A month or so ago I got an email out of the blue from a girl named Jean who told me a story about a cat named Mica. I was touched that someone who has never met me had reached out and shared a truely heartwarming story with me. I believe that animals have a way of finding someone who need them the most.
I was staying in House River campground in a 27ft. Fifth wheel trailer (Working on hwy 63 construction) with Shady who picked me to take her home from the Fort McMurray SPCA. She has her own incredible survival story…but that’s for another time.
Early evening a month ago, coming back from shopping in mac, my ride was pulling up to my trailer when this blur of motion bolted from the tall shrubs and disappeared under my trailer. I put groceries away..then went to see if I could find the cat, as I knew that’s what it was. Nowhere to be seen.I couldnt believe that someone could abandon, throw away any animal is mind-boggling to me. This has to be the case with Mica as I named her.There are no houses, neighbourhoods any where nearby, we were in the middle of nowhere.

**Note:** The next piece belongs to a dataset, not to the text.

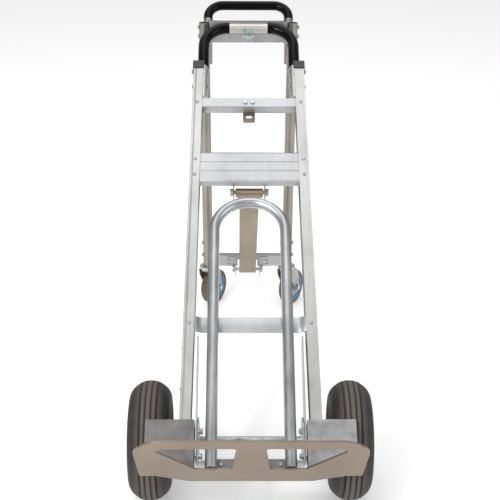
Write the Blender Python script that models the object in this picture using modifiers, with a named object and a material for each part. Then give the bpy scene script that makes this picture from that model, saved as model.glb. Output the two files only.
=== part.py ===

The next morning,as I opened the door to leave for work,it dashes in past my feet into my trailer. (Now my girl Shady is not agreeable to ANY other felines sharing my affection to the point of massive amounts of fur flying and vocalizations..) Well this intruder goes straight to shadys dishes and starts drinking like she’s never seen water, for 2min straight! Then gets up on the back of my couch, curls into the tiniest ball, looks at me gives me the sweetest thank you trill…then an incredible purr motor starts, and she goes to sleep.

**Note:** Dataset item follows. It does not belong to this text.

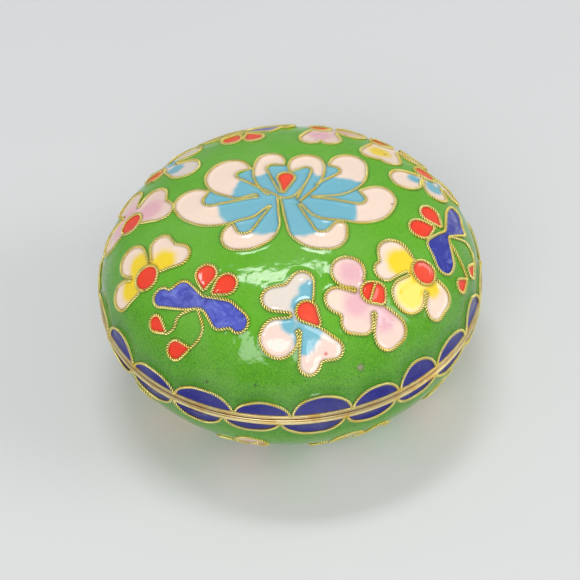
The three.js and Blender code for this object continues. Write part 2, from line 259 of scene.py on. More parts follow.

The entire time shady watches with a stunned expression. (The second picture) she walks up to the tiny ball…taps her rudely ..with the only response being an increase in volume of purring. Shady then goes n pouts in my bed. As it was raining I didn’t have it in my heart to put her outside..I took a chance, closed the door and went to work.
After my shift (12hrs later) I was apprehensive of what I might find when I opened the door. Definitely not what I thought…she’s sound asleep on couch…with my shady girl a few feet away calmly looking at her. Mica adopted us I realized.
For the next three weeks she expressed her content with her choice is exceptional ways. I figure she was approximately 4 months old…a beautiful tortoise-shell coloring. But skinny. Mica would ask to go outside in the morning..but showed up when I would get back from work, spending the evenings and nights with us.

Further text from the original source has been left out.